New York City Comptroller Brad Lander called for the end of the Adams administration’s caps on shelter stays for migrants — while thousands still pour into the Big Apple each month.

“This is not a policy designed or implemented to help families achieve stable housing and self-sufficiency and integrate into our city,” Lander said Thursday outside the Roosevelt Hotel.

“It was a policy designed to churn people through a system, to subject them to screening after screening, and to push them out of the shelter system with no regard for where they landed, with no regard for the impact on their kids’ education and with no regard for their actual path to stable housing, employment and self-sufficiency.”

The city’s accountant railed against the limit for asylum-seeking families in front of the city’s welcome center, citing his office’s five-month investigation into the police enacted earlier this year by Mayor Eric Adams, who has touted the policy as a key measure and helping migrants exit the city’s shelter system.

More than half of the families in the city’s care had moved on from shelters as of last month with the administration crediting the 60-day limit as the main driver as city staffers worked with families to ensure they were getting proper housing.

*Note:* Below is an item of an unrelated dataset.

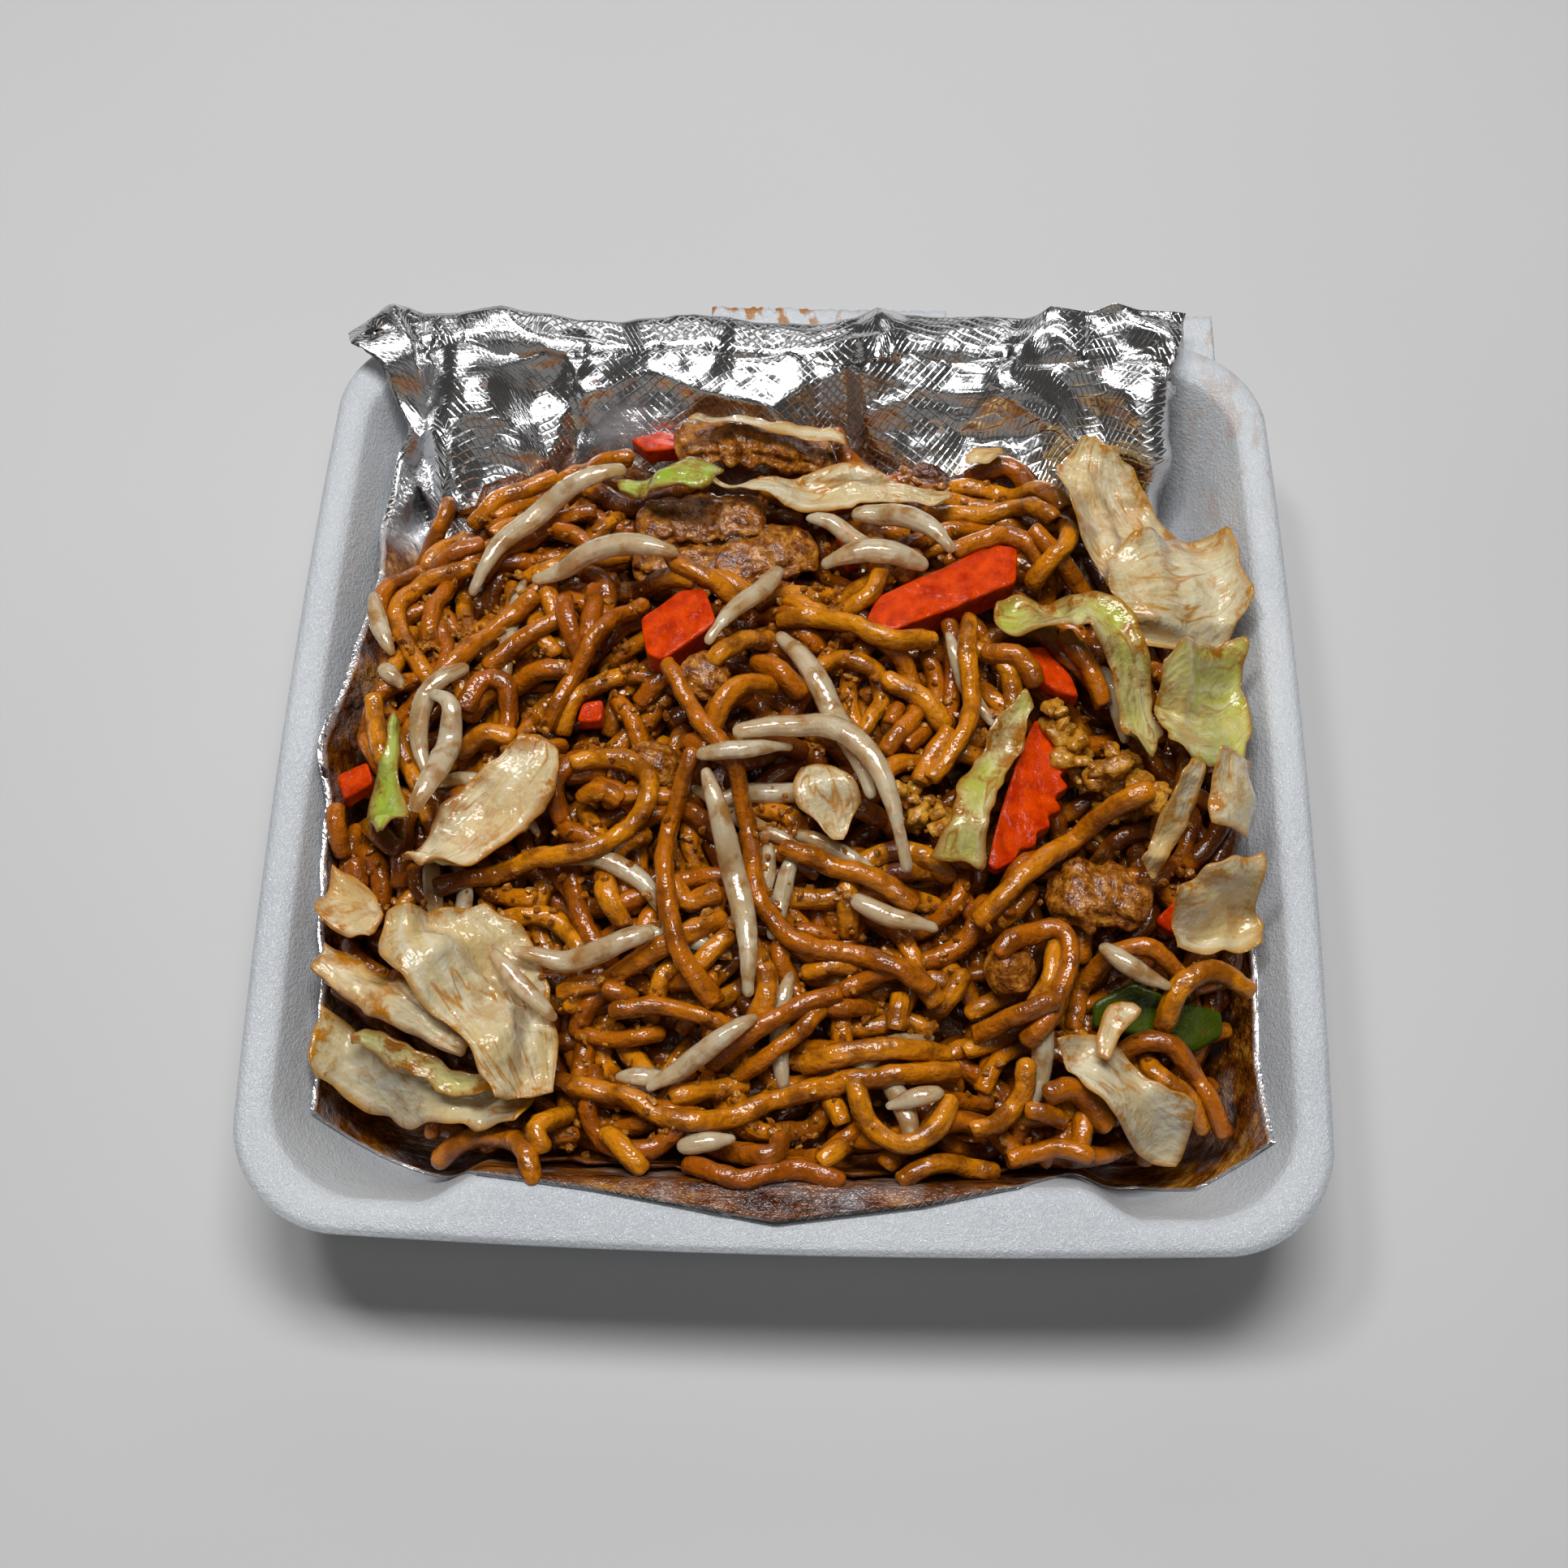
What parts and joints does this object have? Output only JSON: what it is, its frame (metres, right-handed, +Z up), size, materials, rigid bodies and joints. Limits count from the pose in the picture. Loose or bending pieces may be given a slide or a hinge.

Just over 10,000 families, made up of 19,497 adults and 18,149 kids, have been given a 60-day notice as of April 28, according to the comptroller’s office.

Fifty-one percent of those families have left the city’s shelters, the data showed.

For the past few months between 1,200 and 1,500 new asylum seekers have arrived each week, a significant dip from the last year’s highs when that tally neared 4,000 over some seven-day stretches.

At the same time, the number of migrants in the city’s care has held steady at around 65,000, according to figures from City Hall.

The comptroller’s investigation into the family limit criticized the administration for a “haphazard” rollout of the policy with little information provided to staff or families on exemptions for reapplying for shelter.

The probe also found that the city’s “intensive case management” to assist families exiting the shelters fell short of making the migrants self-sufficient.

“Beyond the cruelty of the policy, our investigation found significant management flaws in how City Hall is administering these evictions and how poorly they are tracking outcomes,” Lander said, adding, “Our City can do so much better.” 

In addition to his call for the end of the limits, Lander recommended more case management and education for the asylum seekers in the city’s care and tracking its effectiveness in obtaining permanent and work authorizations for migrants.

Calls to City Hall about the investigation were not immediately returned.